What you need to do
Transcribe the material below exactly as it appears.

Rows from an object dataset

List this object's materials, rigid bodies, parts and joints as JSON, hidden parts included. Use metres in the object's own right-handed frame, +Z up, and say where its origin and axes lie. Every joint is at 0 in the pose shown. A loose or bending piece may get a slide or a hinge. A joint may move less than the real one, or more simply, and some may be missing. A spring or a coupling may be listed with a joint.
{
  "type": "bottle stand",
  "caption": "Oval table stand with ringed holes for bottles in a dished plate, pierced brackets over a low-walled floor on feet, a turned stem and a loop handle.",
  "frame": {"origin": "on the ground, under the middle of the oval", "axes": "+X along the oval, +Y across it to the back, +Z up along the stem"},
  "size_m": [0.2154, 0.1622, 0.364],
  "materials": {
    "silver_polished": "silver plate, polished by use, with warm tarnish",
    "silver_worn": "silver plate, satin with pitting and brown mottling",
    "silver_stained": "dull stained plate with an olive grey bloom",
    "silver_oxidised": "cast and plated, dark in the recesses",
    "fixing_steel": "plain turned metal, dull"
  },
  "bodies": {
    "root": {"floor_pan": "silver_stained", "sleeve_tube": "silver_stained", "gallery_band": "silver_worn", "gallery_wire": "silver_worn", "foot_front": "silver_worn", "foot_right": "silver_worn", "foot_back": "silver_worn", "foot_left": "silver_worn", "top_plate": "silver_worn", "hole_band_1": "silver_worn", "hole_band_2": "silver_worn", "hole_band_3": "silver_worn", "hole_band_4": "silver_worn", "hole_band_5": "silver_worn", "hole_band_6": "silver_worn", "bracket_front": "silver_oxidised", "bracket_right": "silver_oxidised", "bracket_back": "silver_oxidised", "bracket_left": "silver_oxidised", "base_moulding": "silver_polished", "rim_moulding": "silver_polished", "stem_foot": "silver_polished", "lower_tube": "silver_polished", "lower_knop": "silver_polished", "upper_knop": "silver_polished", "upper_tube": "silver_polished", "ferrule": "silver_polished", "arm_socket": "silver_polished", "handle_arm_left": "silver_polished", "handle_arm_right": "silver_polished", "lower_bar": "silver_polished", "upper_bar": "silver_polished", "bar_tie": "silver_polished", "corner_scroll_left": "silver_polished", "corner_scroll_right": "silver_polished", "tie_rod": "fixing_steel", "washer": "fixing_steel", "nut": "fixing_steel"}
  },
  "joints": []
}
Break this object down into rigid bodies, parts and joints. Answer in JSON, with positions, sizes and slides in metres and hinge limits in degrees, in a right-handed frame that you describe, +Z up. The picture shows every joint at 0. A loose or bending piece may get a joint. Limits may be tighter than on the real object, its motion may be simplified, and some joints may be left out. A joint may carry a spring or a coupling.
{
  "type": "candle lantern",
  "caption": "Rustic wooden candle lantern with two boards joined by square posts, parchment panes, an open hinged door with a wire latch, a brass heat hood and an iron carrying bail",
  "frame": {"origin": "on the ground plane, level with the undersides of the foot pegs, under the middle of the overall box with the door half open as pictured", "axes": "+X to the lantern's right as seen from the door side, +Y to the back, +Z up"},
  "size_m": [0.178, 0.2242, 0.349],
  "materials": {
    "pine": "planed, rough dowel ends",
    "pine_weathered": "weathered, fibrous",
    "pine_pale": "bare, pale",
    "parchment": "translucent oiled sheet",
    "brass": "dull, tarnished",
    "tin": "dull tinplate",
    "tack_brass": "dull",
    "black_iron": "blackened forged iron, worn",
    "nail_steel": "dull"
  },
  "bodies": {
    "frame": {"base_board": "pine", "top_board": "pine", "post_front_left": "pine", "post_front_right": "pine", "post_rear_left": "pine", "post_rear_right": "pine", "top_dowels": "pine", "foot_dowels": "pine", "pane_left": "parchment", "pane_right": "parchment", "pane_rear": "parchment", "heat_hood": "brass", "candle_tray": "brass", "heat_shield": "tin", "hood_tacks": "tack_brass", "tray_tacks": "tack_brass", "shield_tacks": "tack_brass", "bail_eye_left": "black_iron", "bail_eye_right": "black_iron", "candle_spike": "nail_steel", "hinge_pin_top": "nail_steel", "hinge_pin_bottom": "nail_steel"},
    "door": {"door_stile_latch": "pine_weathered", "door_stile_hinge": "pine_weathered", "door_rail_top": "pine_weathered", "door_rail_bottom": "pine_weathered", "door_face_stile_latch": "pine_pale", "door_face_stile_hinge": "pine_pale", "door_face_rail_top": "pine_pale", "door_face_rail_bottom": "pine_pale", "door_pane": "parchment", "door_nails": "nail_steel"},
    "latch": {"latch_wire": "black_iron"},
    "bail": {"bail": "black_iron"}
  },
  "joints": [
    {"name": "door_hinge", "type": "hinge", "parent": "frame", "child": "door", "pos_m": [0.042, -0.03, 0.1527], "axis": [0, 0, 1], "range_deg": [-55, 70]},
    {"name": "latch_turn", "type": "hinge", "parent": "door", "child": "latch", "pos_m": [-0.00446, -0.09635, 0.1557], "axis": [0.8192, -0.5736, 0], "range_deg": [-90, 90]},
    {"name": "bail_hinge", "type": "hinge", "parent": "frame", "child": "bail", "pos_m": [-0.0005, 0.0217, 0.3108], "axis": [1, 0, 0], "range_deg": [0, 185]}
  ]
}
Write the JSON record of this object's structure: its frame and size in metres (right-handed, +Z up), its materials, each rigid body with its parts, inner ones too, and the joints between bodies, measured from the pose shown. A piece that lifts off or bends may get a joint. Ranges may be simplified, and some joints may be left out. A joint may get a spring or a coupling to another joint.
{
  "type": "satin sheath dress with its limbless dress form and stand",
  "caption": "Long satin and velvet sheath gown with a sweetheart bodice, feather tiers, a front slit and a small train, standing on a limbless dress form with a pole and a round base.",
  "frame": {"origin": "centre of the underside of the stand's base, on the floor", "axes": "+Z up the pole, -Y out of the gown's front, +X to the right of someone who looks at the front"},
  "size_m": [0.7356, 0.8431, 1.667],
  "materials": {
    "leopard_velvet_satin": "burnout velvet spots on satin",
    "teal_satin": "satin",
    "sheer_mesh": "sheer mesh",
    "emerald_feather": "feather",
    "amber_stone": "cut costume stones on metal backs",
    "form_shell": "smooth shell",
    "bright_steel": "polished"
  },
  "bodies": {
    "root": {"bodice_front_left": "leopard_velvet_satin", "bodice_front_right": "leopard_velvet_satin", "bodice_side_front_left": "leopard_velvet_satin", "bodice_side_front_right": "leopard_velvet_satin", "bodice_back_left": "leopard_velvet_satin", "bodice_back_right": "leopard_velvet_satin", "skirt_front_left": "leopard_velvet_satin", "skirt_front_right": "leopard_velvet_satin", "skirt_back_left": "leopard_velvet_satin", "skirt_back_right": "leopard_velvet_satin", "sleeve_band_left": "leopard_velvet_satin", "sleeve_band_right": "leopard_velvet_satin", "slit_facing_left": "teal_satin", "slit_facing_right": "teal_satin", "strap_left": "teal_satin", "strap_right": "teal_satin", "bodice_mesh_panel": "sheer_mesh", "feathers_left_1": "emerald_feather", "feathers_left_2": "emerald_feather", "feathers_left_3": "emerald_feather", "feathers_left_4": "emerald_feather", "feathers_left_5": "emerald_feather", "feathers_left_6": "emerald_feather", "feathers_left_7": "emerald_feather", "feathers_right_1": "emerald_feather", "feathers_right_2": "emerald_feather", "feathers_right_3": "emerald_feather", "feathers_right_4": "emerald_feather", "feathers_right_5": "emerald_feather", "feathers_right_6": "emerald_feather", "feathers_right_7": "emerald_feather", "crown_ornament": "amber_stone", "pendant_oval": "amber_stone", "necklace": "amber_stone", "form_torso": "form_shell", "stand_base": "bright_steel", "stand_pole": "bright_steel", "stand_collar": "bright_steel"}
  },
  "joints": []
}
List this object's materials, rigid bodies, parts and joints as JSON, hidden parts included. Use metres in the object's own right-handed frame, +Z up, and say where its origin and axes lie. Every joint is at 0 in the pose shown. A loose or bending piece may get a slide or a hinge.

Task output
List this object's materials, rigid bodies, parts and joints as JSON, hidden parts included. Use metres in the object's own right-handed frame, +Z up, and say where its origin and axes lie. Every joint is at 0 in the pose shown. A loose or bending piece may get a slide or a hinge. A joint may move less than the real one, or more simply, and some may be missing. A spring or a coupling may be listed with a joint.
{
  "type": "bottle stand",
  "caption": "Oval table stand with ringed holes for bottles in a dished plate, pierced brackets over a low-walled floor on feet, a turned stem and a loop handle.",
  "frame": {"origin": "on the ground, under the middle of the oval", "axes": "+X along the oval, +Y across it to the back, +Z up along the stem"},
  "size_m": [0.2154, 0.1622, 0.364],
  "materials": {
    "silver_polished": "silver plate, polished by use, with warm tarnish",
    "silver_worn": "silver plate, satin with pitting and brown mottling",
    "silver_stained": "dull stained plate with an olive grey bloom",
    "silver_oxidised": "cast and plated, dark in the recesses",
    "fixing_steel": "plain turned metal, dull"
  },
  "bodies": {
    "root": {"floor_pan": "silver_stained", "sleeve_tube": "silver_stained", "gallery_band": "silver_worn", "gallery_wire": "silver_worn", "foot_front": "silver_worn", "foot_right": "silver_worn", "foot_back": "silver_worn", "foot_left": "silver_worn", "top_plate": "silver_worn", "hole_band_1": "silver_worn", "hole_band_2": "silver_worn", "hole_band_3": "silver_worn", "hole_band_4": "silver_worn", "hole_band_5": "silver_worn", "hole_band_6": "silver_worn", "bracket_front": "silver_oxidised", "bracket_right": "silver_oxidised", "bracket_back": "silver_oxidised", "bracket_left": "silver_oxidised", "base_moulding": "silver_polished", "rim_moulding": "silver_polished", "stem_foot": "silver_polished", "lower_tube": "silver_polished", "lower_knop": "silver_polished", "upper_knop": "silver_polished", "upper_tube": "silver_polished", "ferrule": "silver_polished", "arm_socket": "silver_polished", "handle_arm_left": "silver_polished", "handle_arm_right": "silver_polished", "lower_bar": "silver_polished", "upper_bar": "silver_polished", "bar_tie": "silver_polished", "corner_scroll_left": "silver_polished", "corner_scroll_right": "silver_polished", "tie_rod": "fixing_steel", "washer": "fixing_steel", "nut": "fixing_steel"}
  },
  "joints": []
}
Break this object down into rigid bodies, parts and joints. Answer in JSON, with positions, sizes and slides in metres and hinge limits in degrees, in a right-handed frame that you describe, +Z up. The picture shows every joint at 0. A loose or bending piece may get a joint. Limits may be tighter than on the real object, its motion may be simplified, and some joints may be left out. A joint may carry a spring or a coupling.
{
  "type": "candle lantern",
  "caption": "Rustic wooden candle lantern with two boards joined by square posts, parchment panes, an open hinged door with a wire latch, a brass heat hood and an iron carrying bail",
  "frame": {"origin": "on the ground plane, level with the undersides of the foot pegs, under the middle of the overall box with the door half open as pictured", "axes": "+X to the lantern's right as seen from the door side, +Y to the back, +Z up"},
  "size_m": [0.178, 0.2242, 0.349],
  "materials": {
    "pine": "planed, rough dowel ends",
    "pine_weathered": "weathered, fibrous",
    "pine_pale": "bare, pale",
    "parchment": "translucent oiled sheet",
    "brass": "dull, tarnished",
    "tin": "dull tinplate",
    "tack_brass": "dull",
    "black_iron": "blackened forged iron, worn",
    "nail_steel": "dull"
  },
  "bodies": {
    "frame": {"base_board": "pine", "top_board": "pine", "post_front_left": "pine", "post_front_right": "pine", "post_rear_left": "pine", "post_rear_right": "pine", "top_dowels": "pine", "foot_dowels": "pine", "pane_left": "parchment", "pane_right": "parchment", "pane_rear": "parchment", "heat_hood": "brass", "candle_tray": "brass", "heat_shield": "tin", "hood_tacks": "tack_brass", "tray_tacks": "tack_brass", "shield_tacks": "tack_brass", "bail_eye_left": "black_iron", "bail_eye_right": "black_iron", "candle_spike": "nail_steel", "hinge_pin_top": "nail_steel", "hinge_pin_bottom": "nail_steel"},
    "door": {"door_stile_latch": "pine_weathered", "door_stile_hinge": "pine_weathered", "door_rail_top": "pine_weathered", "door_rail_bottom": "pine_weathered", "door_face_stile_latch": "pine_pale", "door_face_stile_hinge": "pine_pale", "door_face_rail_top": "pine_pale", "door_face_rail_bottom": "pine_pale", "door_pane": "parchment", "door_nails": "nail_steel"},
    "latch": {"latch_wire": "black_iron"},
    "bail": {"bail": "black_iron"}
  },
  "joints": [
    {"name": "door_hinge", "type": "hinge", "parent": "frame", "child": "door", "pos_m": [0.042, -0.03, 0.1527], "axis": [0, 0, 1], "range_deg": [-55, 70]},
    {"name": "latch_turn", "type": "hinge", "parent": "door", "child": "latch", "pos_m": [-0.00446, -0.09635, 0.1557], "axis": [0.8192, -0.5736, 0], "range_deg": [-90, 90]},
    {"name": "bail_hinge", "type": "hinge", "parent": "frame", "child": "bail", "pos_m": [-0.0005, 0.0217, 0.3108], "axis": [1, 0, 0], "range_deg": [0, 185]}
  ]
}
Write the JSON record of this object's structure: its frame and size in metres (right-handed, +Z up), its materials, each rigid body with its parts, inner ones too, and the joints between bodies, measured from the pose shown. A piece that lifts off or bends may get a joint. Ranges may be simplified, and some joints may be left out. A joint may get a spring or a coupling to another joint.
{
  "type": "satin sheath dress with its limbless dress form and stand",
  "caption": "Long satin and velvet sheath gown with a sweetheart bodice, feather tiers, a front slit and a small train, standing on a limbless dress form with a pole and a round base.",
  "frame": {"origin": "centre of the underside of the stand's base, on the floor", "axes": "+Z up the pole, -Y out of the gown's front, +X to the right of someone who looks at the front"},
  "size_m": [0.7356, 0.8431, 1.667],
  "materials": {
    "leopard_velvet_satin": "burnout velvet spots on satin",
    "teal_satin": "satin",
    "sheer_mesh": "sheer mesh",
    "emerald_feather": "feather",
    "amber_stone": "cut costume stones on metal backs",
    "form_shell": "smooth shell",
    "bright_steel": "polished"
  },
  "bodies": {
    "root": {"bodice_front_left": "leopard_velvet_satin", "bodice_front_right": "leopard_velvet_satin", "bodice_side_front_left": "leopard_velvet_satin", "bodice_side_front_right": "leopard_velvet_satin", "bodice_back_left": "leopard_velvet_satin", "bodice_back_right": "leopard_velvet_satin", "skirt_front_left": "leopard_velvet_satin", "skirt_front_right": "leopard_velvet_satin", "skirt_back_left": "leopard_velvet_satin", "skirt_back_right": "leopard_velvet_satin", "sleeve_band_left": "leopard_velvet_satin", "sleeve_band_right": "leopard_velvet_satin", "slit_facing_left": "teal_satin", "slit_facing_right": "teal_satin", "strap_left": "teal_satin", "strap_right": "teal_satin", "bodice_mesh_panel": "sheer_mesh", "feathers_left_1": "emerald_feather", "feathers_left_2": "emerald_feather", "feathers_left_3": "emerald_feather", "feathers_left_4": "emerald_feather", "feathers_left_5": "emerald_feather", "feathers_left_6": "emerald_feather", "feathers_left_7": "emerald_feather", "feathers_right_1": "emerald_feather", "feathers_right_2": "emerald_feather", "feathers_right_3": "emerald_feather", "feathers_right_4": "emerald_feather", "feathers_right_5": "emerald_feather", "feathers_right_6": "emerald_feather", "feathers_right_7": "emerald_feather", "crown_ornament": "amber_stone", "pendant_oval": "amber_stone", "necklace": "amber_stone", "form_torso": "form_shell", "stand_base": "bright_steel", "stand_pole": "bright_steel", "stand_collar": "bright_steel"}
  },
  "joints": []
}
List this object's materials, rigid bodies, parts and joints as JSON, hidden parts included. Use metres in the object's own right-handed frame, +Z up, and say where its origin and axes lie. Every joint is at 0 in the pose shown. A loose or bending piece may get a slide or a hinge.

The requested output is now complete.